Regardless of countries and cultural differences, CEOs will have to get used to all types of needs for change in much shorter cycles – technologies evolve fast and permeate all businesses, everywhere. 2021 brings the challenge of a new way of operating companies.

Rewind to last year and CEOs across a spectrum of industries were experimenting with digital solutions and ramping up cyber security. Here in Asia, digital development has typically followed the US and the EU rather than spearheading the trend. Technology was long seen as a back-office support function rather than the backbone of an organisation.

Now, every company that wants to remain competitive must scale up its tech functions across all departments, to sell its products and services, offer its customers an immersive experience and engage its workforce. Tech is transforming the way people shop, pay and manage their health.

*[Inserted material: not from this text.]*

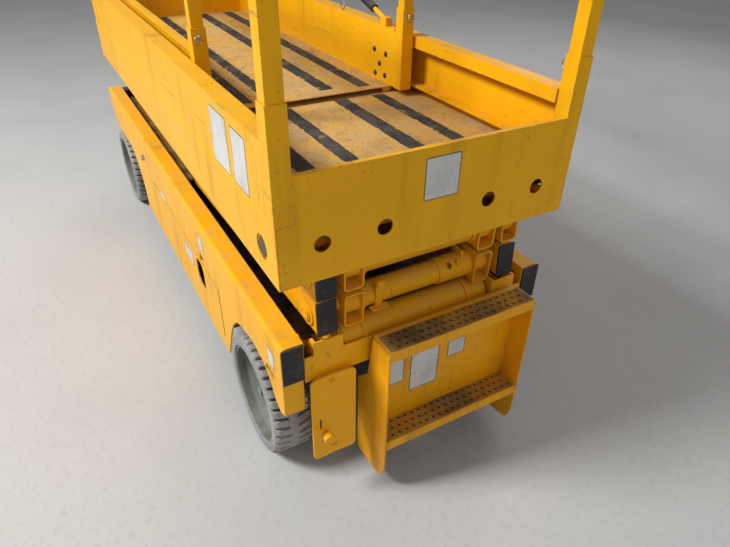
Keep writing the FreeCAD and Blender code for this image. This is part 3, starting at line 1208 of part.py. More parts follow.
def service_plate():
    """Folded plate left of the ladder with its slot and round knob, on an arm from the rear wall."""
    x, thick = SERVICE_PLATE_X, SERVICE_PLATE_THICK
    low, high = (HALF_CHASSIS - inset for inset in SERVICE_PLATE_IN)
    fold = low + (high - low) / 2
    corners = [(x, low), (x + SERVICE_FOLD, fold), (x, high), (x + thick, high),
               (x + thick + SERVICE_FOLD, fold), (x + thick, low)]
    corners = [V(a, b, SERVICE_PLATE_Z[0]) for a, b in corners]
    face = Part.Face(Part.makePolygon(corners + corners[:1]))
    plate = face.extrude(V(0, 0, SERVICE_PLATE_Z[1] - SERVICE_PLATE_Z[0]))
    outline = box((x - 1, x + 2 * thick), (low, high), SERVICE_PLATE_Z)
    plate = plate.common(round_edges(outline, SERVICE_PLATE_CORNER, lambda p, t: abs(t.x) > 0.9))
    y_slot = high - 4 * SERVICE_SLOT_WIDTH
    slot = box((x - 1, x + 2 * thick), (y_slot, y_slot + SERVICE_SLOT_WIDTH), SERVICE_SLOT_Z)
    z_arm = REAR_WALL_Z[0] + 2
    arm = box((x + thick / 2, CHASSIS_REAR), (low + 10, high - 20), (z_arm, z_arm + thick))
    y_knob, z_knob = high - 37, SERVICE_KNOB_Z
    stem = Part.makeCylinder(SERVICE_KNOB_RADIUS / 2, 20, V(x - 18, y_knob, z_knob), V(1, 0, 0))
    knob = Part.makeCylinder(SERVICE_KNOB_RADIUS, 16, V(x - 30, y_knob, z_knob), V(1, 0, 0))
    return join([plate.cut(slot), arm, stem, knob])


NODES = {}


def keep(name, shape):
    NODES[name] = shape


for name, turn in (("left", lambda shape: shape), ("right", across)):
    keep("chassis_side_" + name, turn(chassis_side()))
    keep("tray_door_" + name, turn(tray_door()))
    keep("tray_" + name, turn(tray_bin()))
    keep("pothole_guard_" + name, turn(pothole_guard()))
    keep("knuckle_" + name, turn(knuckle()))
    keep("platform_side_" + name, turn(platform_side()))
    keep("guardrail_" + name, turn(guardrail_side()))
    for end, x in (("rear", REAR_WHEEL_X), ("front", FRONT_WHEEL_X)):
        keep("tyre_" + end + "_" + name, turn(make_tyre(x)))
        keep("rim_" + end + "_" + name, turn(make_rim(x)))

keep("beam_end_plugs", bundle(both(beam_plug())))
keep("chassis_floor", chassis_floor())
keep("rear_pivot_frame", rear_pivot_frame())
keep("roller_tracks", bundle(both(roller_track())))
keep("chassis_underframe", chassis_underframe())
keep("tray_hinges", bundle(both(tray_pin())))
keep("battery_pack", tray_load(6))
keep("hydraulic_unit", across(tray_load(30)))
keep("rear_axle", rear_axle())
keep("rear_axle_tie", rear_axle_tie())
keep("front_axle", front_axle())
keep("tie_rod", tie_rod())
keep("ladder", ladder())
keep("service_plate", service_plate())

# The middle inner pair's ties are a node of their own, so that the room between the arms stays open
for level in range(1, LEVELS + 1):
    arms, ties = inner_arms(level), inner_ties(level)
    if level == 2:
        keep("inner_arm_2", bore_inner(bundle(arms), level))
        keep("cross_tubes_2", bore_inner(bundle(ties), level))
    else:
        keep("inner_arm_%d" % level, bore_inner(join(arms + ties), level))
    keep("outer_arm_%d" % level, outer_arm(level))
keep("arm_caps_1", arm_caps(1, (-1, 1)))
keep("arm_cap_2", arm_caps(2, (1,)))
keep("rollers_lower", rollers(FRONT_PIVOT_X, PIVOT_Z, LOWER_ROLLER_Y, PIN_RADIUS - 4 + RUN_FIT))
keep("rollers_upper", rollers(FRONT_PIVOT_X, TOP_PIVOT_Z, UPPER_ROLLER_Y, PIN_RADIUS - 4 + RUN_FIT))
barrel, rod = cylinder_parts()
keep("lift_cylinder_barrel", barrel)
keep("lift_cylinder_rod", rod)

keep("platform_end_plate", end_plate())
keep("platform_deck", platform_deck())
keep("platform_subframe", subframe())
keep("guardrail_rear", guardrail_rear())
keep("entry_gate", entry_gate())
keep("extension_deck", extension_deck())
keep("extension_sides", extension_sides())
keep("extension_rails", extension_rails())
keep("control_box", control_box())

os.makedirs("parts", exist_ok=True)
for name, shape in NODES.items():
    moved = shape.copy()
    moved.translate(V(SHIFT_X, 0, 0))
    moved.exportStep("parts/" + name + ".step")
    print(name, "solids", len(moved.Solids), "valid", moved.isValid(), "litres", round(moved.Volume / 1e6, 3))
print("nodes", len(NODES), "shift", SHIFT_X, "start angle", round(START_ANGLE, 4))
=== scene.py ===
# %% [markdown]
# # Scissor lift
# A scissor lift carries a railed platform on crossed arms over a low chassis. Its solids are packed as a
# CAD frame, and of those only the tyres are modelled again here. This script dresses the frame: paint,
# rubber, worn decks, and the small things that are left out of the solids, such as bolts, grip strips and
# blank stickers. Metres, +Z up, +X towards the steered end, +Y to the machine's left.

import bmesh
import bpy
import json
import math
import random
from mathutils import Matrix, Vector


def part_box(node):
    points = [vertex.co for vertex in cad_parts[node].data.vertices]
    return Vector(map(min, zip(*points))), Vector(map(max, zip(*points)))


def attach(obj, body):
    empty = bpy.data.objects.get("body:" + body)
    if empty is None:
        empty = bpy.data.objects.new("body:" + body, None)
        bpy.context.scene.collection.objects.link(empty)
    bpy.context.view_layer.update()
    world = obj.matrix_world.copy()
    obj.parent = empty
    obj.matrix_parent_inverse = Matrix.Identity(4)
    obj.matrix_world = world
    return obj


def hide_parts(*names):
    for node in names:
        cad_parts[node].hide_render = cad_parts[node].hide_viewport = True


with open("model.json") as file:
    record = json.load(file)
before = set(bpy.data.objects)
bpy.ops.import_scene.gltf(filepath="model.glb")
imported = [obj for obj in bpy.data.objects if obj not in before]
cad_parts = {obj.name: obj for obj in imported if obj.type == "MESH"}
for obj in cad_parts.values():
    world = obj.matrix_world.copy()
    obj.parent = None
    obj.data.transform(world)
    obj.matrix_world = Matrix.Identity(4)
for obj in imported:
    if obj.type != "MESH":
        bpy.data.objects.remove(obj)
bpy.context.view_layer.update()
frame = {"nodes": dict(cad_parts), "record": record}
NODES = frame["nodes"]

# %% [markdown]
# ## Camera
# The photograph was taken from behind the left rear corner, from a little above the platform. A camera
# could be placed by eye until the pictures look alike. Here its place, tilt and small roll were solved
# from the machine's straight edges, so that the render and the photograph can be laid over each other.

# %% Place the camera
CAMERA_PLACE = Vector((-2.0967, 0.7410, 1.4807))
CAMERA_YAW = math.radians(-29.915)
CAMERA_PITCH = math.radians(34.266)
CAMERA_ROLL = math.radians(0.998)
FOCAL_PIXELS = 577.19
IMAGE_WIDTH = 730
SENSOR_WIDTH = 36.0
VIEW_END = 60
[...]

It’s clear that there will be an app for everything in the coming months. In Asia, the revolution is in full throttle, from developed markets like Japan, Singapore, Hong Kong to emerging markets like Malaysia, Indonesia, Thailand and India.

According to global recruitment firm Page Executive’s latest report, Digital is the New Normal, businesses are choosing to structure their digital and technology teams differently, recognising that digital should sit in technology.

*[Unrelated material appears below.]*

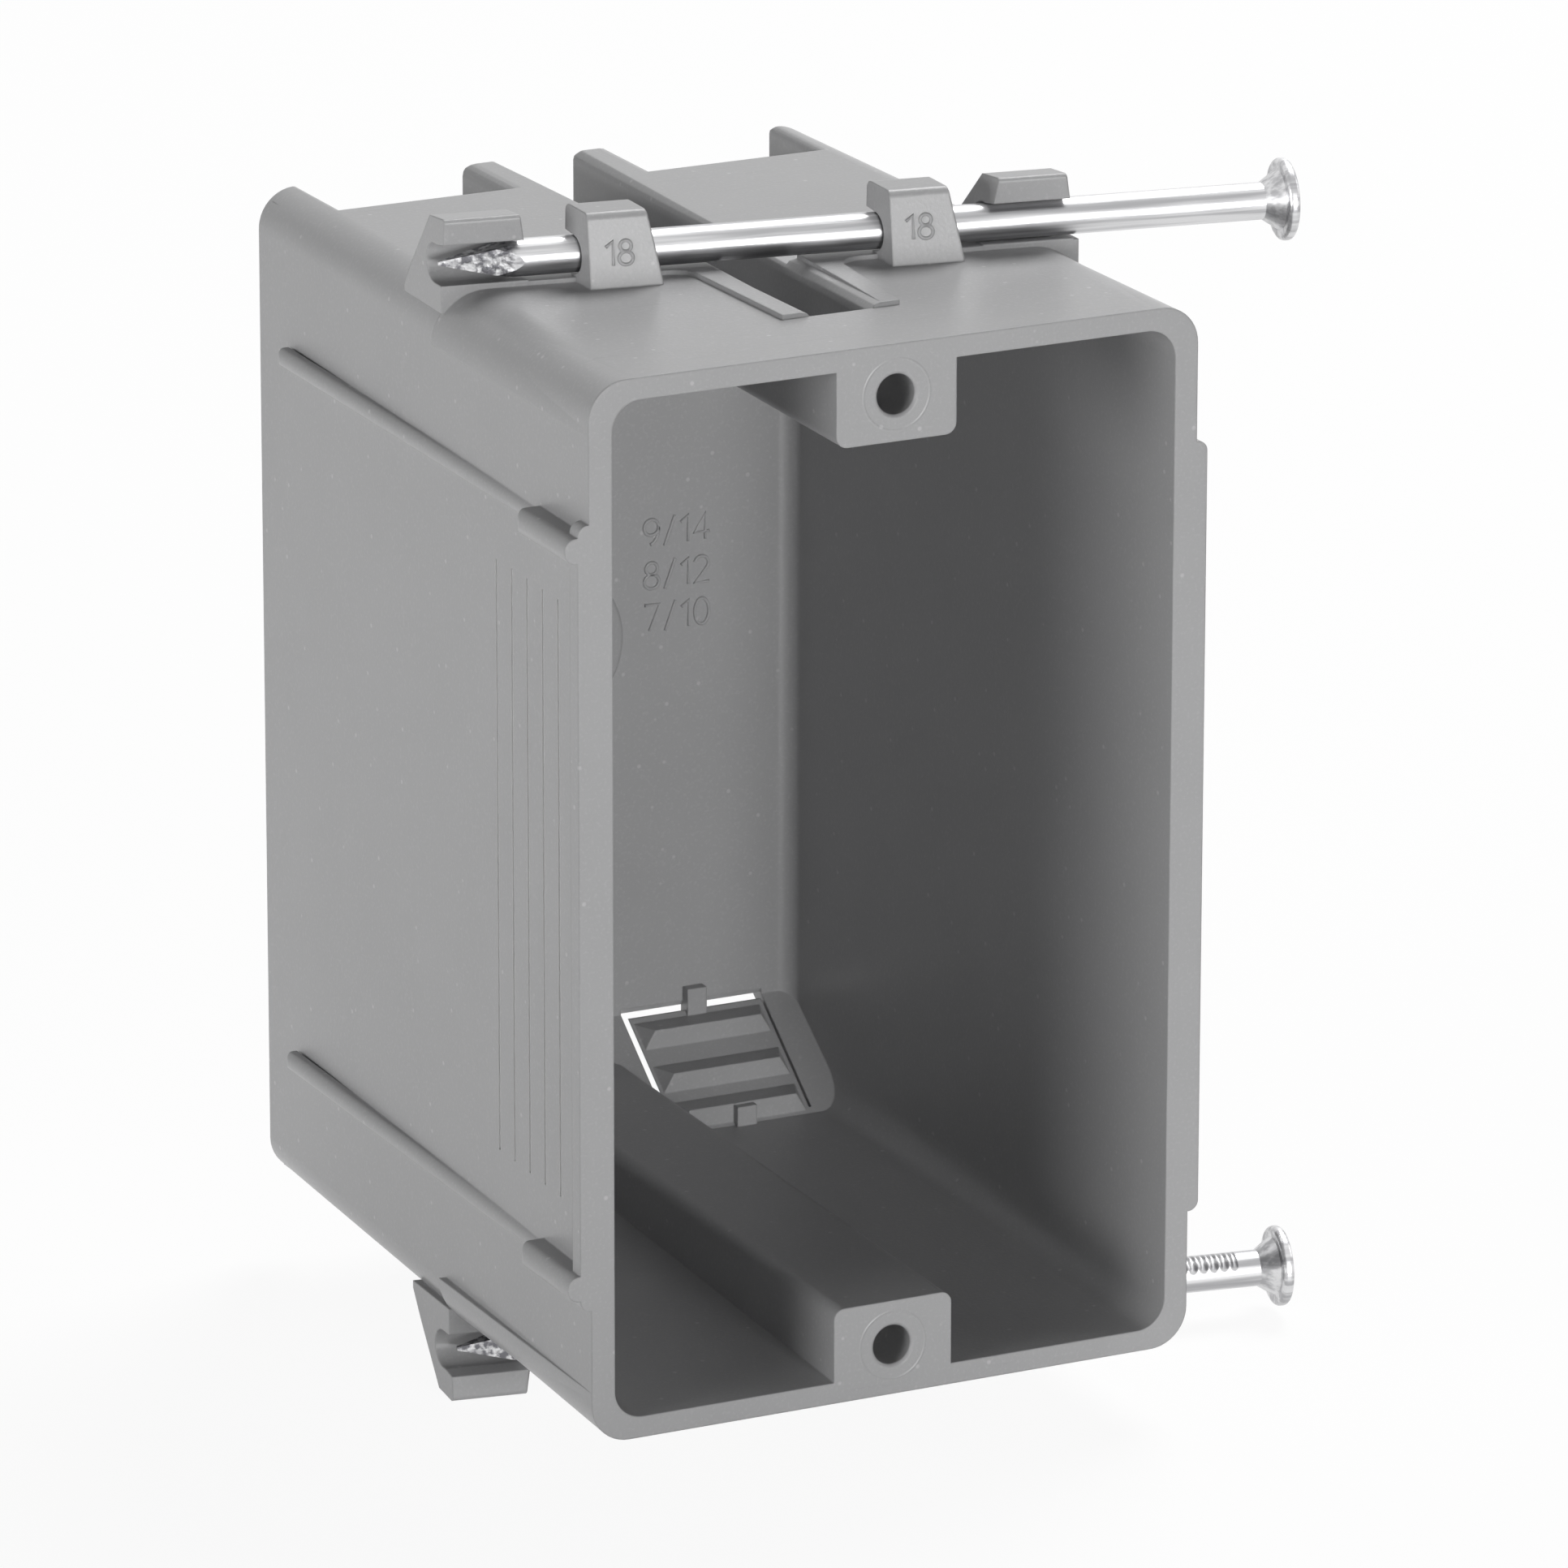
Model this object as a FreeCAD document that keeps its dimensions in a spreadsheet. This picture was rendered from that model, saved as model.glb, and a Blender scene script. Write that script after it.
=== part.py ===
import FreeCAD, Part
import os
import Sketcher

# New work outlet box: a moulded single-gang box with a pair of nails held in its hooks.
# Millimetres. X runs to the right seen from the front, Z up, and the open front faces -Y.
# The origin lies on the front rim, midway between the two device screws.

doc = FreeCAD.newDocument("WorkOutletBox")
sheet = doc.addObject("Spreadsheet::Sheet", "Sizes")

sizes = [
    # Box shell
    ("box_width", 55.9, "outside width at the front rim"),
    ("box_depth", 70.6, "front rim to the back"),
    ("side_wall", 2.1, "side wall at the rim"),
    ("cap_wall", 1.85, "top and bottom wall at the rim"),
    ("back_wall", 2.0, "back wall"),
    ("side_draft", 1.2, "draft of the outside of the sides, degrees"),
    ("cap_draft", 0.9, "draft of the outside of the top and bottom, degrees"),
    ("inner_draft", 1.6, "draft of the inside, degrees"),
    ("corner_radius", 4.5, "outside corners of the collar at the front"),
    ("rear_corner_radius", 3.4, "outside corners behind the collar"),
    ("cavity_radius", 2.6, "inside corners"),
    ("back_edge", 0.4, "bevelled edges round the back"),
    ("inner_back_radius", 1.6, "inside edges round the back wall"),
    # Straight collar round the top and bottom of the front
    ("collar_reach", 4.6, "height of the collar below the top of the box"),
    # Device screw bosses
    ("screw_spacing", 83.34, "centre to centre of the device screws"),
    ("screw_to_top", 4.38, "screw axis to the outside of the top"),
    ("screw_bore", 3.5, "bore of a screw hole"),
    ("screw_mouth", 3.95, "mouth of a screw hole"),
    ("screw_depth", 8.6, "depth of a screw hole"),
    ("boss_width", 11.0, "width of a screw boss"),
    ("boss_reach", 4.0, "screw axis to the inner face of the boss"),
    ("boss_radius", 1.0, "free edges of a boss"),
    # Channel behind each boss, open to the outside
    ("channel_front", 10.4, "rim to the front end of the channel"),
    ("channel_width", 4.9, "width at its front end"),
    ("channel_rear_width", 7.2, "width at the back of the box"),
    ("channel_floor", 2.0, "wall between the channel and the inside"),
    ("channel_lip", 1.3, "rounding of the channel's edges"),
    # Rear bays and the cable clamps in them
    ("web_wall", 3.4, "wall between the channel and a bay"),
    ("web_lip", 1.1, "rounding of a web's outer edge"),
    ("wall_lip", 0.7, "rounding of a side wall's edge beside a bay"),
    ("bay_width", 15.6, "width of a bay"),
    ("bay_depth", 9.8, "back of the box to the front end of a bay"),
    ("clamp_rise", 7.58, "height of a clamp slope at the back wall"),
    ("clamp_angle", 36.0, "slope of a clamp, degrees"),
    ("clamp_wall", 1.4, "thickness of a clamp slope"),
    ("clamp_gap", 0.5, "open gap at the top and the inner side of a flap"),
    ("clamp_bevel", 0.62, "slant of the flap's inner side, width per thickness"),
    ("clamp_slit", 0.25, "gap at the outer side of a flap"),
    ("clamp_side", 1.95, "outer side of a bay to the flap"),
    ("clamp_hinge", 0.7, "uncut length at the root of a flap"),
    ("tooth_start", 1.16, "top of the slope to the first tooth"),
    ("tooth_end", 0.4, "last tooth to the root of the slope"),
    ("tooth_height", 1.4, "height of a tooth"),
    ("tooth_width", 10.4, "width of a tooth at its crest"),
    ("tooth_hip", 1.0, "slope of a tooth's ends"),
    ("tab_width", 1.9, "width of a break-away tab"),
    ("tab_height", 1.0, "how far a tab stands proud"),
    # Nails
    ("nail_diameter", 3.2, "nail shank"),
    ("nail_length", 74.6, "overall length of a nail"),
    ("nail_head", 7.05, "head diameter"),
    ("nail_head_rim", 1.0, "thickness of the head at its rim"),
    ("nail_neck", 1.5, "length of the cone under the head"),
    ("nail_neck_diameter", 5.2, "cone under the head, at the head"),
    ("nail_point", 7.0, "length of the diamond point"),
    ("nail_rise", 2.21, "top of the box to the nail's axis"),
    ("nail_offset", 26.68, "rim to the nail's axis at the middle of the box"),
    ("nail_tilt", 9.68, "slant of a nail, its head nearer the front, degrees"),
    ("upper_point", 27.1, "middle of the box to the upper nail's point"),
    ("lower_point", 26.2, "middle of the box to the lower nail's point"),
    # Hooks, clips and the saddle under a nail
    ("grip_clearance", 0.1, "nail to its groove"),
    ("saddle_gap", 0.2, "nail to the saddle below it"),
    ("saddle_front", 1.1, "nail axis to the front of the saddle"),
    ("saddle_rear", 1.0, "nail axis to the back of the saddle"),
    ("strip_half", 5.4, "middle of the box to the outer edge of a channel strip"),
    ("strip_flare", 0.9, "how much a strip widens up to the saddle"),
    ("hook_top", 4.2, "nail axis to the top of a hook"),
    ("hook_lip", 1.85, "nail axis to the front of a hook's lip"),
    ("hook_back", 6.7, "nail axis to the foot of a hook's back"),
    ("hook_left_width", 7.5, "width of the hook at the points"),
    ("hook_right_width", 7.9, "width of the hook at the heads"),
    ("hook_inset", 0.3, "side wall to the hook at the heads"),
    ("hook_lean", 0.17, "slope of a hook's and a clip's ends, width per height"),
    ("clip_front", 3.85, "nail axis to the foot of a clip"),
    ("clip_lean", 1.0, "how far a clip's front leans back"),
    ("clip_rear", 1.3, "nail axis to the back of a clip's lip"),
    ("clip_width", 6.2, "width of a clip"),
    ("clip_left", 12.7, "middle of the box to the left clip"),
    ("clip_right", 13.2, "middle of the box to the right clip"),
    ("clip_radius", 0.7, "rounded edges of hooks and clips"),
    # Side pads, locating bumps, ribs and gauge lines
    ("pad_proud", 1.0, "how far a side pad stands out"),
    ("pad_depth", 1.6, "depth of a side pad"),
    ("pad_stop", 11.95, "top of the box to the end of a side pad"),
    ("bump_inset", 2.1, "end of the pad to a bump and its rib"),
    ("bump_radius", 1.1, "half-round bump"),
    ("bump_proud", 2.15, "how far a bump stands out"),
    ("bump_length", 9.9, "rim to the end of a bump"),
    ("rib_radius", 0.8, "half-round rib"),
    ("rib_proud", 0.1, "how far a rib stands out at the rim"),
    ("rib_stop", 7.4, "back of the box to the end of a rib"),
    ("gauge_first", 6.35, "rim to the first gauge line"),
    ("gauge_pitch", 3.175, "spacing of the gauge lines"),
    ("gauge_inset", 8.1, "end of the pad to the end of a gauge line"),
    ("gauge_width", 0.3, "width of a gauge line"),
    ("gauge_depth", 0.15, "depth of a gauge line"),
]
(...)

Asia is traditionally a face-to-face culture, but this is rapidly changing, said Sonal Nayyar, principal at Page Executive. “The CEO who once measured team engagement by office hours, must adapt to a work-from-home, school-from-home culture. It’s a double-edged sword… teams that once endured long commutes have extra time and energy to spend working, but work-life balance is proving complex.”

Nayyar notes that today’s CEO in Asia must be decisive and adaptable.

“No CEO is an island,” she said. “Today’s business leaders must be prepared to take advice and listen, in close collaboration with their CEO and CIO. These are challenging times for everyone, and there are often more questions than answers. Savvy leaders will open their minds, invest in tech, and people, and move over to online platforms and apps – to take a company to the next level.”

According to the report:

  • There has been a big drive in the sector for more diversity, with a clear focus on female technologists
  • Finding technologists that worked in business services environments has also been a focus
  • There has been a shift in what CIOs are looking for from a position, including taking on more CEO responsibilities
  • There has been a rise in the role of Chief Digital Information Officers (CDIO)
  • More than ever, CEOs are better enabling their digital technology leaders to excel in response to the rapid change in the market and to drive business continuity

Tom Ferguson, partner at Page Executive, believes businesses need to continue to back their digital technology leaders and show investment, particularly in the current landscape.

“When a client advises me their CIOs, CDO, or CDIO has done a bad job. I ask why they have?”

“Typically, it is down to a lack of investment and organisations are at fault for not enabling their digital technology leaders,” he said.